## Task requirements
Say how many lines of the listing below contain "import", giving the number and nothing else.

## Data lines
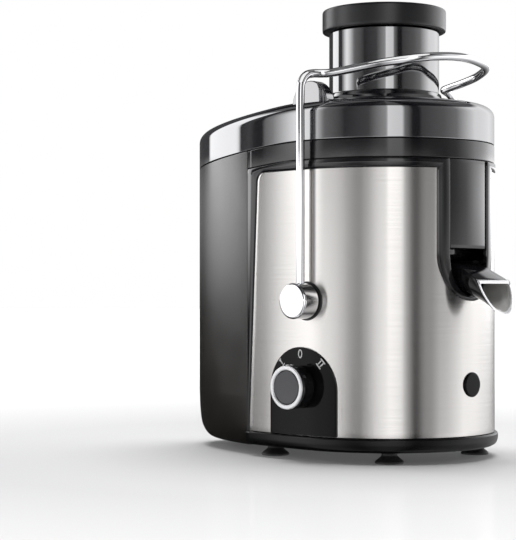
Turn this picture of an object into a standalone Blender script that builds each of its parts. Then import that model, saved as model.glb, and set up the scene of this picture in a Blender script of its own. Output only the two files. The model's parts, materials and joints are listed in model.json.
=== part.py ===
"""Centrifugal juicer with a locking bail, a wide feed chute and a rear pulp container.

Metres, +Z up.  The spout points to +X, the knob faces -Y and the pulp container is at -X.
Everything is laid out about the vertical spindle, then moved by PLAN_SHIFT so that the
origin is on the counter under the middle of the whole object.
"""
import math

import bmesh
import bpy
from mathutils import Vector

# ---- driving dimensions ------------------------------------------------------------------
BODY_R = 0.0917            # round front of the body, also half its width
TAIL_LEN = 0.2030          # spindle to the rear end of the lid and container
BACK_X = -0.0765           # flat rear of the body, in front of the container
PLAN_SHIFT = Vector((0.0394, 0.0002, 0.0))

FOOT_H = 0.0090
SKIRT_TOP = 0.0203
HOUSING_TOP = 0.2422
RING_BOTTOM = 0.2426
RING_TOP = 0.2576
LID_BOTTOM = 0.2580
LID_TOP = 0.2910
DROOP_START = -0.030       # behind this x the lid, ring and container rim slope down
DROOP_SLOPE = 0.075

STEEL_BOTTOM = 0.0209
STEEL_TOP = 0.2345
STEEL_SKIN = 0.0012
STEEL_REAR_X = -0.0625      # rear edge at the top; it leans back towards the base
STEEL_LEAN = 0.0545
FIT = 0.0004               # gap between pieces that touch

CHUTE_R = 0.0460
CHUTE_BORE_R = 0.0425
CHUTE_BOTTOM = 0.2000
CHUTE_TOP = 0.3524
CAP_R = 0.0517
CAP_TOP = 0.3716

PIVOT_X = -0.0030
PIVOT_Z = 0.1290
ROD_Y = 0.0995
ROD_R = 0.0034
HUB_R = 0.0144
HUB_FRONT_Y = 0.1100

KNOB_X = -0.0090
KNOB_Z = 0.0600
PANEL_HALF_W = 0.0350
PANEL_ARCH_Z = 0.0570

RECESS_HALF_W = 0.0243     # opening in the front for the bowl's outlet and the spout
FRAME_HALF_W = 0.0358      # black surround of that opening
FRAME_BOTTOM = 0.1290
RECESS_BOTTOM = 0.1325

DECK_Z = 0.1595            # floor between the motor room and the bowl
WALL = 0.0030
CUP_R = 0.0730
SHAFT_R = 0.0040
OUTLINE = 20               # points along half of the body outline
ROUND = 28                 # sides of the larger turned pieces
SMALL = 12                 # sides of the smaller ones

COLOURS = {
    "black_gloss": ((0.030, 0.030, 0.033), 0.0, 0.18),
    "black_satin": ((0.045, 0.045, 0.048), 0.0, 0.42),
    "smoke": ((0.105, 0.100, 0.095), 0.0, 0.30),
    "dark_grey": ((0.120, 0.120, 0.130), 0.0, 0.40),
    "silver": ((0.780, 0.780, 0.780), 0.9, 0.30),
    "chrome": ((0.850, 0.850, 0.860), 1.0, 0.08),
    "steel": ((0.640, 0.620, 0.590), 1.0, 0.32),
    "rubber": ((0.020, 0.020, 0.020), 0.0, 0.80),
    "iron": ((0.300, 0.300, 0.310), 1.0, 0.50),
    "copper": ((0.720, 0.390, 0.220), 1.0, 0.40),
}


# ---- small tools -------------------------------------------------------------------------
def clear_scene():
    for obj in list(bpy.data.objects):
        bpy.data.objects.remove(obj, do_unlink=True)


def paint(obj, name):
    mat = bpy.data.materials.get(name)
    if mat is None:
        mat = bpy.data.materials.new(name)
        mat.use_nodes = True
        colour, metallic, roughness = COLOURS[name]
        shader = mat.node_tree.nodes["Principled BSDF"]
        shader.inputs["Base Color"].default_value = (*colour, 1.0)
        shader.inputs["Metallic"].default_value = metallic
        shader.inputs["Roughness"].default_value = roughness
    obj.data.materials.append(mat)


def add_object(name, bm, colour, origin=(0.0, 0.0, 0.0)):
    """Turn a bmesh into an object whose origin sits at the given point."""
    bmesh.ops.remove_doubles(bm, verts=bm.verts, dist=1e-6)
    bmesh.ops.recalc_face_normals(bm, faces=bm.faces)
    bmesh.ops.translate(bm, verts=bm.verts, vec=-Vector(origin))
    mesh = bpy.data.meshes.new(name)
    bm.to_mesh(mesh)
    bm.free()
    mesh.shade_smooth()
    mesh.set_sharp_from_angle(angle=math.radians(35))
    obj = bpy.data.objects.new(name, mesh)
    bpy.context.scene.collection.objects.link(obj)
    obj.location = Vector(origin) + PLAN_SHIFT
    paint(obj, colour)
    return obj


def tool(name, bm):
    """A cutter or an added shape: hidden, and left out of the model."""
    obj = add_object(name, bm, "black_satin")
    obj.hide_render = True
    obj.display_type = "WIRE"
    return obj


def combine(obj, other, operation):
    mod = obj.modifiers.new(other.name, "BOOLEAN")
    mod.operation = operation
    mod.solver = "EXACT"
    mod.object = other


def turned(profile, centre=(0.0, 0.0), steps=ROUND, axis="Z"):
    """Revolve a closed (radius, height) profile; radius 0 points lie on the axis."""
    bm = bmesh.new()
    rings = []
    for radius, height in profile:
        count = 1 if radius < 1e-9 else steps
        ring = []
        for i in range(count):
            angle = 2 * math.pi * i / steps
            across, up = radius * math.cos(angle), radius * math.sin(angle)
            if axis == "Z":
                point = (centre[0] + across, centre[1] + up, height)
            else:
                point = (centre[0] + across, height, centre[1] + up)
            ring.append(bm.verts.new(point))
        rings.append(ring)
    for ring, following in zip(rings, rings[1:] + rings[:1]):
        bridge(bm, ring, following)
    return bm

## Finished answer
5